- Decades:: 1980s; 1990s; 2000s; 2010s; 2020s;
- See also:: Other events of 2008; Timeline of Zimbabwean history;

= 2008 in Zimbabwe =

The following lists events that happened during 2008 in the Republic of Zimbabwe.

==Incumbents==
- President: Robert Mugabe
- Prime Minister: Morgan Tsvangirai
- First Vice President: Joice Mujuru
- Second Vice President: Joseph Msika

==Events==
===January===
- 23 January - Police in Zimbabwe arrest Morgan Tsvangirai, the leader of the Movement for Democratic Change, the principal opposition party.
- 26 January - Police in Zimbabwe arrest Nicholas van Hoogstraten for allegedly violating the Exchange Control Regulations Act by asking his tenants to pay in foreign currency.

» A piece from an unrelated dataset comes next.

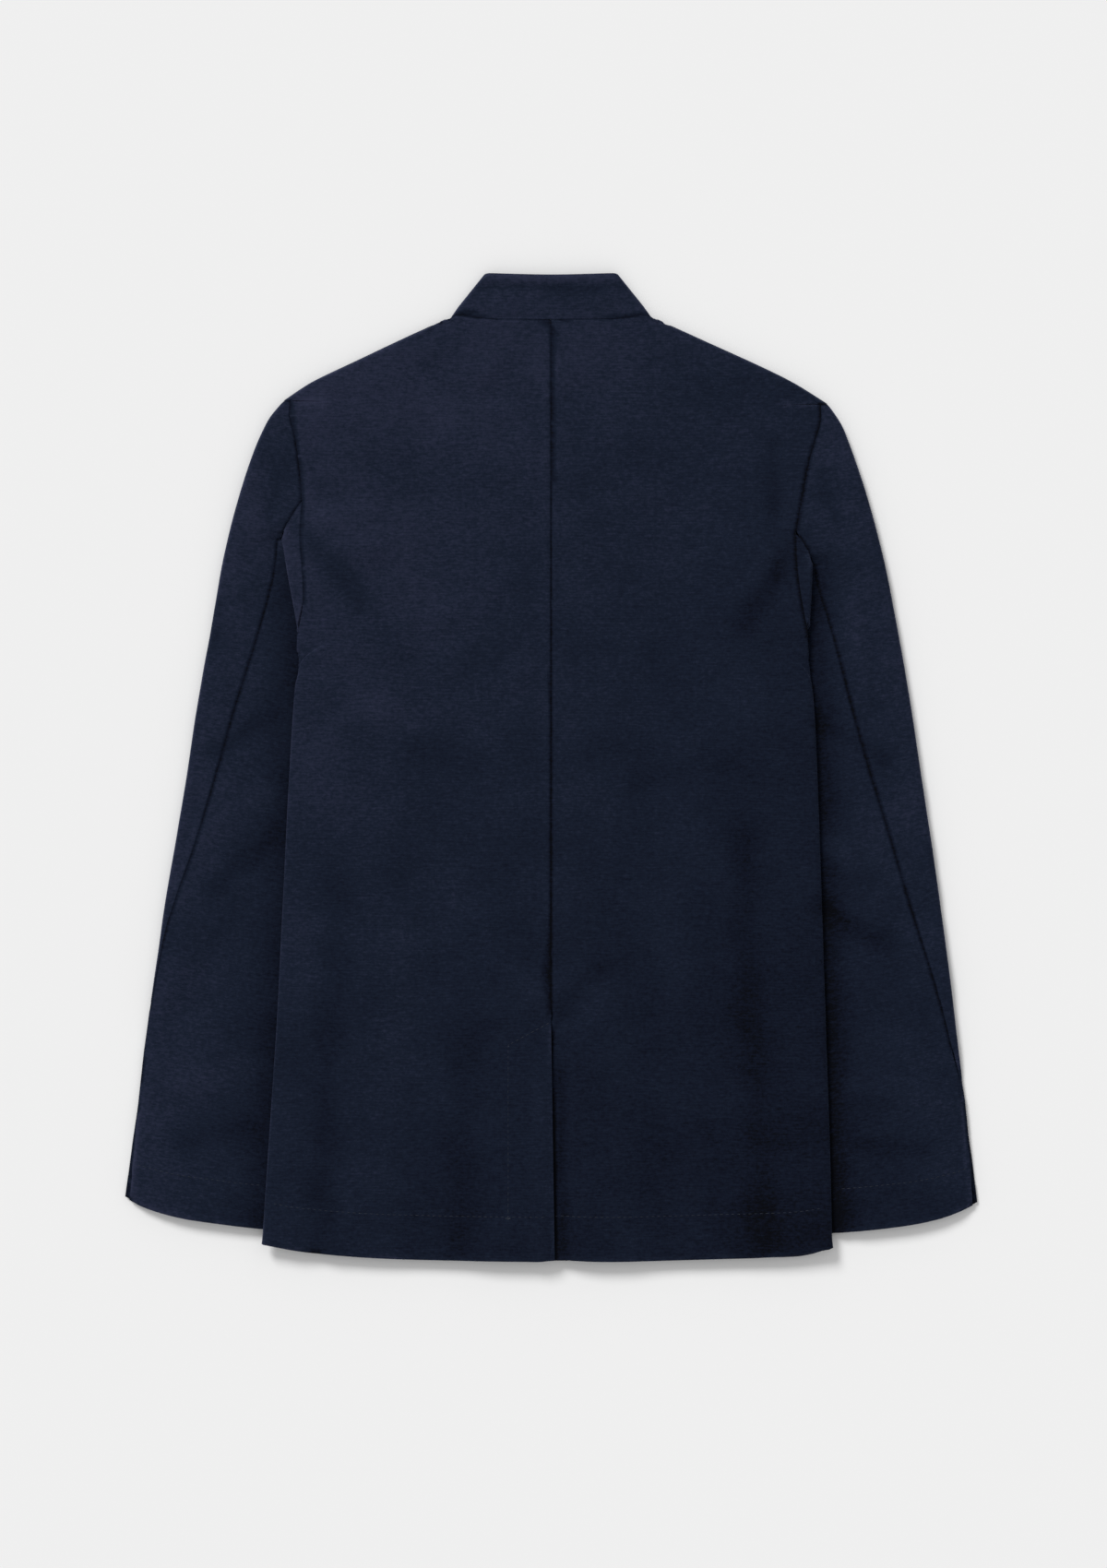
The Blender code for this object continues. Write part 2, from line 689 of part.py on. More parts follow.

He is also accused of violating the Censorship Act for possessing pornography. Police seize Z$20 billion ($0.6m).
- 28 January - Inflation in Zimbabwe rises to about 150,000%. The Zimbabwean dollar is essentially worthless.

===March===
- 29 March - Zimbabweans vote in the presidential and parliamentary elections.
- 30 March - Delays in releasing the official results of parliamentary and presidential elections in Zimbabwe are met with widespread speculation and concerns over possible vote rigging.
- 31 March - The Zimbabwe Electoral Commission starts releasing results of the Zimbabwean parliamentary election, 2008 and Zimbabwean presidential election, 2008 with the Opposition Movement for Democratic Change claiming victory on the basis of unofficial results.

===April===
- 2 April - Morgan Tsvangirai's Movement for Democratic Change defeats Robert Mugabe's ZANU-PF in the Zimbabwean parliamentary elections.